Information provided:

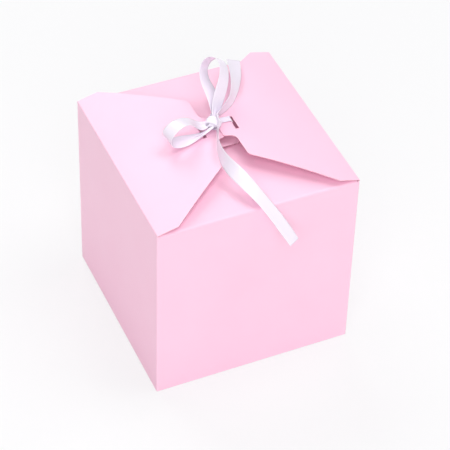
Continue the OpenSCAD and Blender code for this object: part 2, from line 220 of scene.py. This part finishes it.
def board_sheet(name, middle, kept=None):
    """A piece of board round its middle surface, a grid of points in mm. The two faces lie half
    the board's thickness to either side, along the cross product of the grid's two directions,
    which points to the printed side, and a rim closes every edge. kept says which of the
    grid's cells are board."""
    rows, cols = middle.shape[:2]
    along = np.gradient(middle, axis=0)
    over = np.gradient(middle, axis=1)
    normal = np.cross(along, over)
    normal /= np.linalg.norm(normal, axis=2)[..., None]
    upper = (middle + normal * BOARD_T / 2).reshape(-1, 3)
    lower = (middle - normal * BOARD_T / 2).reshape(-1, 3)
    corner = (np.arange(rows - 1)[:, None] * cols + np.arange(cols - 1)[None, :])
    if kept is not None:
        corner = corner[kept]
    corner = corner.ravel()
    quads = np.stack([corner, corner + cols, corner + cols + 1, corner + 1], axis=1)
    count = rows * cols
    starts, ends = quads.ravel(), np.roll(quads, -1, axis=1).ravel()
    free = ~np.isin(starts * count + ends, ends * count + starts)
    rim = np.stack([ends[free], starts[free], starts[free] + count, ends[free] + count], axis=1)
    faces = np.concatenate([quads, quads[:, ::-1] + count, rim])
    used, faces = np.unique(faces, return_inverse=True)
    faces = faces.reshape(-1, 4)
    points = np.concatenate([upper, lower])[used] * MM
    mesh = bpy.data.meshes.new(name)
    mesh.from_pydata(points.tolist(), [], faces.tolist())
    mesh.polygons.foreach_set("use_smooth", np.ones(len(faces), bool))
    mesh.set_sharp_from_angle(angle=math.radians(40))
    side = mesh.attributes.new("side", "FLOAT", "FACE")
    side.data.foreach_set("value", np.repeat([1.0, -1.0, 0.0], [len(quads), len(quads), len(rim)]))
    mesh.materials.append(folded_board)
    piece = bpy.data.objects.new(name, mesh)
    bpy.context.scene.collection.objects.link(piece)
    return piece


def rounded(corners):
    """The plane path through [x, y, radius] corners, with each corner but the first and the last
    rounded: an arc about the point on the corner's bisector at radius / sin(half the angle)."""
    corners = np.asarray(corners, float)
    path = [corners[:1, :2]]
    for before, here, after in zip(corners[:-2], corners[1:-1], corners[2:]):
        if here[2] <= 0:
            path.append(here[None, :2])
            continue
        back = (before - here)[:2] / np.linalg.norm((before - here)[:2])
        on = (after - here)[:2] / np.linalg.norm((after - here)[:2])
        half = math.acos(max(-1.0, min(1.0, float(back @ on)))) / 2
        middle = here[:2] + (back + on) / np.linalg.norm(back + on) * here[2] / math.sin(half)
        first = here[:2] + back * here[2] / math.tan(half) - middle
        last = here[:2] + on * here[2] / math.tan(half) - middle
        turn = math.atan2(first[0] * last[1] - first[1] * last[0], float(first @ last))
        k = turn * np.linspace(0, 1, 9)[:, None]
        path.append(middle + np.concatenate([
            first[0] * np.cos(k) - first[1] * np.sin(k),
            first[0] * np.sin(k) + first[1] * np.cos(k)], axis=1))
    path.append(corners[-1:, :2])
    return np.concatenate(path)


# ---- Walls ----
# The four walls are one strip of board, folded round and closed by a glue strip that goes
# from the back wall's end inside the left wall. They stop SKIRT below the top folds, and the
# flaps go on from there. DUST_HALF and MAIN_HALF are half the width of the two kinds of fold.

HALF = 75.0
FOLD_R = 1.0
SIDE_FOLD = 152.5
LOW_FOLD = 151.5
SKIRT = 1.5
CORNER_TOP = 152.0
DUST_HALF = 73.56
MAIN_HALF = 73.98
STEP = 0.01


def wall_strip():
    """The middle surface of the strip: its plan is carried up from the lower to the upper edge.
    The upper edge is lowest where the dust flaps go on from it, higher where the main flaps do,
    and highest at the corners. The glue strip tapers towards its end."""
    near = HALF - BOARD_T / 2
    turn = FOLD_R - BOARD_T / 2
    glued = near - BOARD_T - 0.02
    glue_end, glue_w, taper_rise = 59, 15, 8
    dust_out, dust_in = DUST_HALF + STEP, DUST_HALF - STEP
    main_out, main_in = MAIN_HALF + STEP, MAIN_HALF - STEP
    plan = rounded([
        [-glued, glue_end, 0], [-glued, near, turn],
        [-dust_out, near, 0], [-dust_in, near, 0], [dust_in, near, 0], [dust_out, near, 0],
        [near, near, turn],
        [near, main_out, 0], [near, main_in, 0], [near, -main_in, 0], [near, -main_out, 0],
        [near, -near, turn],
        [dust_out, -near, 0], [dust_in, -near, 0], [-dust_in, -near, 0], [-dust_out, -near, 0],
        [-near, -near, turn],
        [-near, -main_out, 0], [-near, -main_in, 0], [-near, main_in, 0], [-near, main_out, 0],
        [-near, HALF - BOARD_T, 0]])
    fine = [plan[:1]]
    for a, b in zip(plan[:-1], plan[1:]):
        steps = max(1, int(np.linalg.norm(b - a) / 12))
        fine.append(a + (b - a) * np.linspace(0, 1, steps + 1)[1:, None])
    plan = np.concatenate(fine)
    x, y = np.abs(plan.T)
    top = np.where(
        x < DUST_HALF, LOW_FOLD - SKIRT, np.where(y < MAIN_HALF, SIDE_FOLD - SKIRT, CORNER_TOP))
    inner_face = HALF - FOLD_R
    first = np.arange(len(plan)) < np.argmax(plan[:, 1] > inner_face) + 2
    share = np.clip((inner_face - plan[:, 1]) / glue_w, 0, 1)
    taper = np.where(first, share * taper_rise + 1, 0)
    top = np.where(first, LOW_FOLD - SKIRT - taper, top)
    up = np.linspace(1, 0, 15)[None, :]
    z = taper[:, None] * (1 - up) + top[:, None] * up
    return np.stack([
        np.repeat(plan[:, :1], 15, axis=1), np.repeat(plan[:, 1:], 15, axis=1), z], axis=2)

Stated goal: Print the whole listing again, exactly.

Result below:
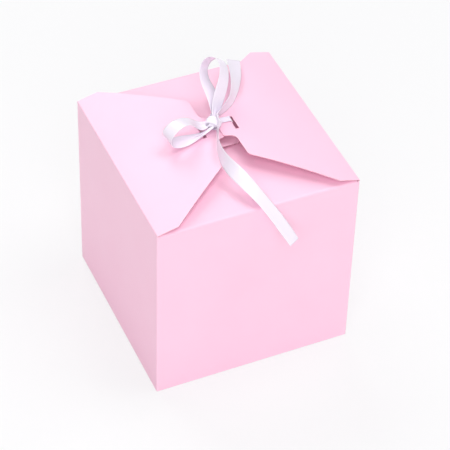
Continue the OpenSCAD and Blender code for this object: part 2, from line 220 of scene.py. This part finishes it.
def board_sheet(name, middle, kept=None):
    """A piece of board round its middle surface, a grid of points in mm. The two faces lie half
    the board's thickness to either side, along the cross product of the grid's two directions,
    which points to the printed side, and a rim closes every edge. kept says which of the
    grid's cells are board."""
    rows, cols = middle.shape[:2]
    along = np.gradient(middle, axis=0)
    over = np.gradient(middle, axis=1)
    normal = np.cross(along, over)
    normal /= np.linalg.norm(normal, axis=2)[..., None]
    upper = (middle + normal * BOARD_T / 2).reshape(-1, 3)
    lower = (middle - normal * BOARD_T / 2).reshape(-1, 3)
    corner = (np.arange(rows - 1)[:, None] * cols + np.arange(cols - 1)[None, :])
    if kept is not None:
        corner = corner[kept]
    corner = corner.ravel()
    quads = np.stack([corner, corner + cols, corner + cols + 1, corner + 1], axis=1)
    count = rows * cols
    starts, ends = quads.ravel(), np.roll(quads, -1, axis=1).ravel()
    free = ~np.isin(starts * count + ends, ends * count + starts)
    rim = np.stack([ends[free], starts[free], starts[free] + count, ends[free] + count], axis=1)
    faces = np.concatenate([quads, quads[:, ::-1] + count, rim])
    used, faces = np.unique(faces, return_inverse=True)
    faces = faces.reshape(-1, 4)
    points = np.concatenate([upper, lower])[used] * MM
    mesh = bpy.data.meshes.new(name)
    mesh.from_pydata(points.tolist(), [], faces.tolist())
    mesh.polygons.foreach_set("use_smooth", np.ones(len(faces), bool))
    mesh.set_sharp_from_angle(angle=math.radians(40))
    side = mesh.attributes.new("side", "FLOAT", "FACE")
    side.data.foreach_set("value", np.repeat([1.0, -1.0, 0.0], [len(quads), len(quads), len(rim)]))
    mesh.materials.append(folded_board)
    piece = bpy.data.objects.new(name, mesh)
    bpy.context.scene.collection.objects.link(piece)
    return piece


def rounded(corners):
    """The plane path through [x, y, radius] corners, with each corner but the first and the last
    rounded: an arc about the point on the corner's bisector at radius / sin(half the angle)."""
    corners = np.asarray(corners, float)
    path = [corners[:1, :2]]
    for before, here, after in zip(corners[:-2], corners[1:-1], corners[2:]):
        if here[2] <= 0:
            path.append(here[None, :2])
            continue
        back = (before - here)[:2] / np.linalg.norm((before - here)[:2])
        on = (after - here)[:2] / np.linalg.norm((after - here)[:2])
        half = math.acos(max(-1.0, min(1.0, float(back @ on)))) / 2
        middle = here[:2] + (back + on) / np.linalg.norm(back + on) * here[2] / math.sin(half)
        first = here[:2] + back * here[2] / math.tan(half) - middle
        last = here[:2] + on * here[2] / math.tan(half) - middle
        turn = math.atan2(first[0] * last[1] - first[1] * last[0], float(first @ last))
        k = turn * np.linspace(0, 1, 9)[:, None]
        path.append(middle + np.concatenate([
            first[0] * np.cos(k) - first[1] * np.sin(k),
            first[0] * np.sin(k) + first[1] * np.cos(k)], axis=1))
    path.append(corners[-1:, :2])
    return np.concatenate(path)


# ---- Walls ----
# The four walls are one strip of board, folded round and closed by a glue strip that goes
# from the back wall's end inside the left wall. They stop SKIRT below the top folds, and the
# flaps go on from there. DUST_HALF and MAIN_HALF are half the width of the two kinds of fold.

HALF = 75.0
FOLD_R = 1.0
SIDE_FOLD = 152.5
LOW_FOLD = 151.5
SKIRT = 1.5
CORNER_TOP = 152.0
DUST_HALF = 73.56
MAIN_HALF = 73.98
STEP = 0.01


def wall_strip():
    """The middle surface of the strip: its plan is carried up from the lower to the upper edge.
    The upper edge is lowest where the dust flaps go on from it, higher where the main flaps do,
    and highest at the corners. The glue strip tapers towards its end."""
    near = HALF - BOARD_T / 2
    turn = FOLD_R - BOARD_T / 2
    glued = near - BOARD_T - 0.02
    glue_end, glue_w, taper_rise = 59, 15, 8
    dust_out, dust_in = DUST_HALF + STEP, DUST_HALF - STEP
    main_out, main_in = MAIN_HALF + STEP, MAIN_HALF - STEP
    plan = rounded([
        [-glued, glue_end, 0], [-glued, near, turn],
        [-dust_out, near, 0], [-dust_in, near, 0], [dust_in, near, 0], [dust_out, near, 0],
        [near, near, turn],
        [near, main_out, 0], [near, main_in, 0], [near, -main_in, 0], [near, -main_out, 0],
        [near, -near, turn],
        [dust_out, -near, 0], [dust_in, -near, 0], [-dust_in, -near, 0], [-dust_out, -near, 0],
        [-near, -near, turn],
        [-near, -main_out, 0], [-near, -main_in, 0], [-near, main_in, 0], [-near, main_out, 0],
        [-near, HALF - BOARD_T, 0]])
    fine = [plan[:1]]
    for a, b in zip(plan[:-1], plan[1:]):
        steps = max(1, int(np.linalg.norm(b - a) / 12))
        fine.append(a + (b - a) * np.linspace(0, 1, steps + 1)[1:, None])
    plan = np.concatenate(fine)
    x, y = np.abs(plan.T)
    top = np.where(
        x < DUST_HALF, LOW_FOLD - SKIRT, np.where(y < MAIN_HALF, SIDE_FOLD - SKIRT, CORNER_TOP))
    inner_face = HALF - FOLD_R
    first = np.arange(len(plan)) < np.argmax(plan[:, 1] > inner_face) + 2
    share = np.clip((inner_face - plan[:, 1]) / glue_w, 0, 1)
    taper = np.where(first, share * taper_rise + 1, 0)
    top = np.where(first, LOW_FOLD - SKIRT - taper, top)
    up = np.linspace(1, 0, 15)[None, :]
    z = taper[:, None] * (1 - up) + top[:, None] * up
    return np.stack([
        np.repeat(plan[:, :1], 15, axis=1), np.repeat(plan[:, 1:], 15, axis=1), z], axis=2)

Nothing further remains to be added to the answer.